■ EXERCISE REQUIREMENTS ■
Identify and pull out each line of the entries in which "from" occurs.

■ STORED ROWS ■
□ □ □
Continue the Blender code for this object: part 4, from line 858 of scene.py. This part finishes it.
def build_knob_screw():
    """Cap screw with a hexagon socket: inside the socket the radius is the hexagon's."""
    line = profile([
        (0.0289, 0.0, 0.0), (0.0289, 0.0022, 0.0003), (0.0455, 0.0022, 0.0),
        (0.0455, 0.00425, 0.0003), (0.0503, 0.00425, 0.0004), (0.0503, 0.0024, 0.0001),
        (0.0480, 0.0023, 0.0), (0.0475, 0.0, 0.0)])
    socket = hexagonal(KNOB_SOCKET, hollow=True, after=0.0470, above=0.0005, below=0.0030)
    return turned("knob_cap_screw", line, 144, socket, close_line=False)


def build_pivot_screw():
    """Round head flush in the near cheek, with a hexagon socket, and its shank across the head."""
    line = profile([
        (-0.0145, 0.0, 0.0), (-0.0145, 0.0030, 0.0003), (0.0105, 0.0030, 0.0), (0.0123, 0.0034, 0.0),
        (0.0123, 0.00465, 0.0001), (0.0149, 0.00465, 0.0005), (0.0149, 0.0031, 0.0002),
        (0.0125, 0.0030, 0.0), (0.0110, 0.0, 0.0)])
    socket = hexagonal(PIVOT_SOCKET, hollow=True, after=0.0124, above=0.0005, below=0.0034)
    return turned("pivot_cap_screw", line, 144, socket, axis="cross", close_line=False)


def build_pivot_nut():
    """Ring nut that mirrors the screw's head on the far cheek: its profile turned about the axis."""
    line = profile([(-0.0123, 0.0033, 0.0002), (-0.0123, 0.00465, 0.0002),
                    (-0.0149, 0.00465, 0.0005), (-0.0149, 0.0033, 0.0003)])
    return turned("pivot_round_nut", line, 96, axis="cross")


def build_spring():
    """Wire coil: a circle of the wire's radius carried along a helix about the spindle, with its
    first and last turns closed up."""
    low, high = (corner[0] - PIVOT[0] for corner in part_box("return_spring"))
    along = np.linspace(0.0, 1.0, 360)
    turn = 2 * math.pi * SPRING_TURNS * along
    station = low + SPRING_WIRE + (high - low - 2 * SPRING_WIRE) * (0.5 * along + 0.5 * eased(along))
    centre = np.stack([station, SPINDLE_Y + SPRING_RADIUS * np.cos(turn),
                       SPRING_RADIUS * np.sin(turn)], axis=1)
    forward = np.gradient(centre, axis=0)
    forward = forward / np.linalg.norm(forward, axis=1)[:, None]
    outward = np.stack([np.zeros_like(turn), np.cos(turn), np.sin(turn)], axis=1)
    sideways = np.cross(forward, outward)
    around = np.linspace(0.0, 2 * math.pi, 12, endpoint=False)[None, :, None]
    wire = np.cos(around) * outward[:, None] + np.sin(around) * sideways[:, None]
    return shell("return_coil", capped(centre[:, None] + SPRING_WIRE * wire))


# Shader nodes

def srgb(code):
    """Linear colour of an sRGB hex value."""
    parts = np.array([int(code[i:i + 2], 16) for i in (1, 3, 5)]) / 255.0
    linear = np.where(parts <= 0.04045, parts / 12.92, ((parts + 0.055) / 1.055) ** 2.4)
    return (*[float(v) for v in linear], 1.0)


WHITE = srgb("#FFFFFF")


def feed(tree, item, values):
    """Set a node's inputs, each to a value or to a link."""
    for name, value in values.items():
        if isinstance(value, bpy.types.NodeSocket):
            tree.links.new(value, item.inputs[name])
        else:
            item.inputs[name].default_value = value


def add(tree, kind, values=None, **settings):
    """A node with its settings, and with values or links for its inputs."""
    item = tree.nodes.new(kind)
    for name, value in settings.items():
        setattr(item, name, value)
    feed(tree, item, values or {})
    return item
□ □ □
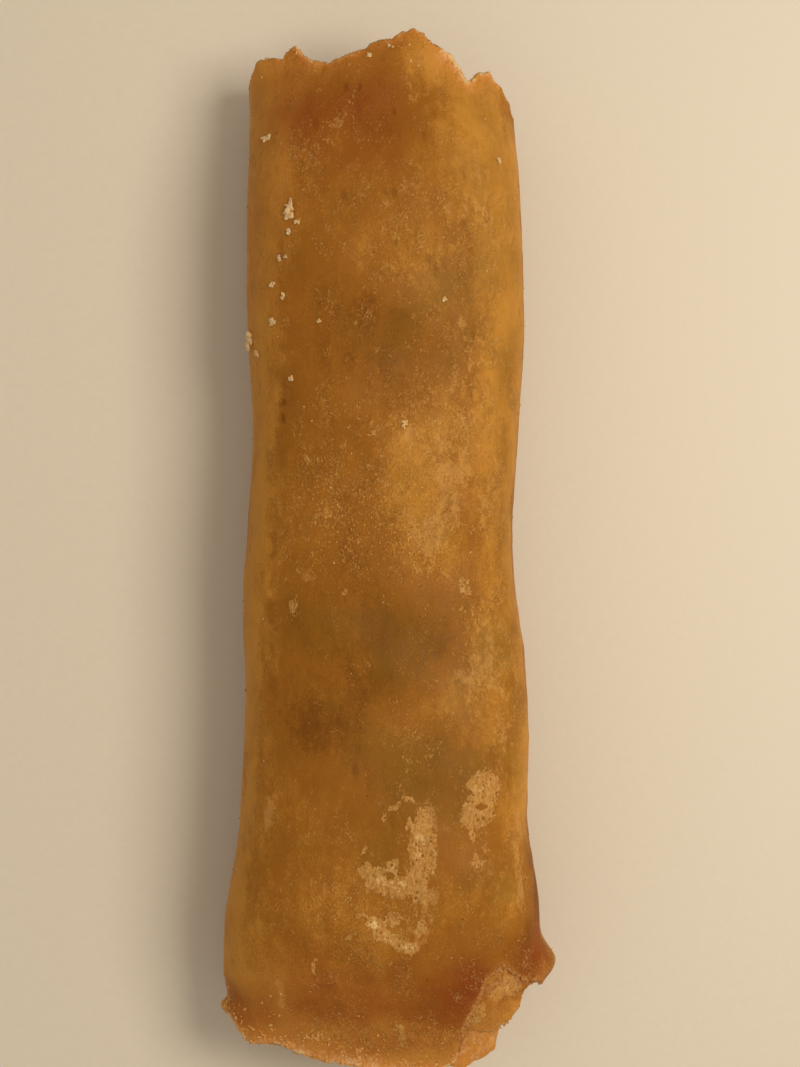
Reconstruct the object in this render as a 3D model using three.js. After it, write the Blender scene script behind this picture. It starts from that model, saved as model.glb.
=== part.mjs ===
□ □ □
■ ANSWER FOR THE TASK ■
Continue the Blender code for this object: part 4, from line 858 of scene.py. This part finishes it.
Reconstruct the object in this render as a 3D model using three.js. After it, write the Blender scene script behind this picture. It starts from that model, saved as model.glb.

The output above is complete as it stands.